When I started in construction it was a common practice to take the “new guy” and pair him with an “old guy” so the job could be learned. This apprenticing or mentoring practice was a method to help the inexperienced get a practical education without learning bad habits or making expensive mistakes. From the 1960’s to now, fewer and fewer firms have engaged in this practice.
This issue is not about open shop versus union shop labor, the unions have the same problem providing skilled apprentices. It is about business management decisions to cut costs. I see companies making decisions to use “apprentices” in lieu of journeymen to cut costs. They seem to ignore the loss in productivity that results in using inexperienced tradesmen versus skilled and trained personnel. The inefficiencies are not just in the craft productivity, they are in the rework required to do it right other than the first time. There are the added supervision hours to oversee the work. There is a loss of future productivity because the training and apprenticeship was eliminated.

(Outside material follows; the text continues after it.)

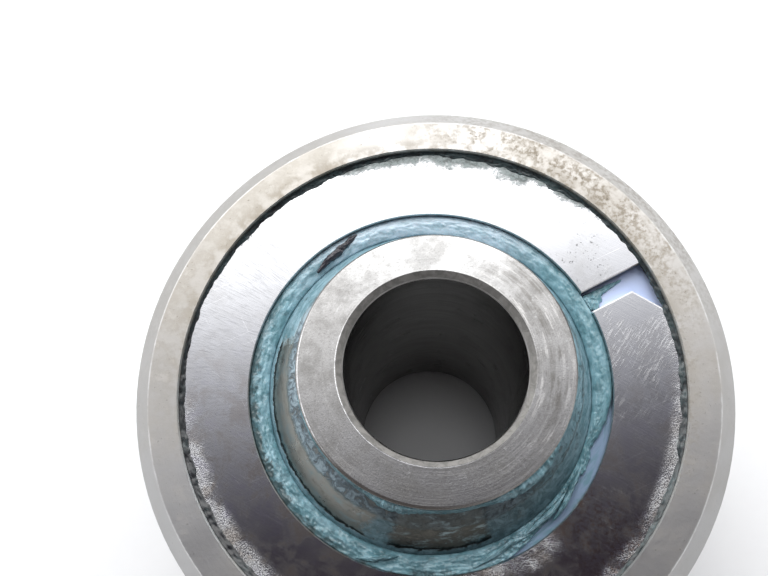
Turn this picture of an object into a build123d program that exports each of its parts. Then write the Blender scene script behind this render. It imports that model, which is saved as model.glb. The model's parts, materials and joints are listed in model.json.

It occurs in the jobsite staff ranks too. New graduates are put on projects as project managers. They are not given the training or supervision to manage the project, just told to do it! The thought teaching them how to coordinate subcontractors and managing their own scope of work isn’t even considered. These “project managers” have to relearn basic construction practices that have been around for years. Some of these practices are the bad habits that will take down the overall quality of construction.
It occurs in the estimating, scheduling and project controls arena too. New graduates are put in to estimating to “gain experience” before going into the field. The experience comes by not training them on how to read contract documents or takeoff blueprints, but how to solicit subcontractors. Scheduling is learned by bar chart methods, not CPM. Job costing is something done by accountants. It is now by trial and error methods that cannot be supported in any fashion.
One of these days the industry will need to go back to the 1960’s (my experience basis) to learn profit is not a dirty word. Profit is needed to provide for the “cost” of mentoring and training craft, staff and management. This provides better employees. Better employees provide better productivity. Better productivity leads to better projects. Better projects lead to profits. This would seem to be a winning proposition for anyone involved in the construction industry – owners, architects, vendors and contractors alike.

One Comment
As author of the ASPE’s Mentor-A-Member program in 2003, I am continually frustrated by the lack of support for this worthy cause by our national board of trustees. I have also encouraged ASPE to affiliate with the national ACE mentoring program and to develop a program for “reverse mentoring” (where younger, tech savy members mentor the older paper and pencil members in the new technologies). All of this has pretty much fallen on deaf ears, or been dismissed like, “we can’t do that” because of this, or because of that. Keep raising the banner Don, things become traditional because they work.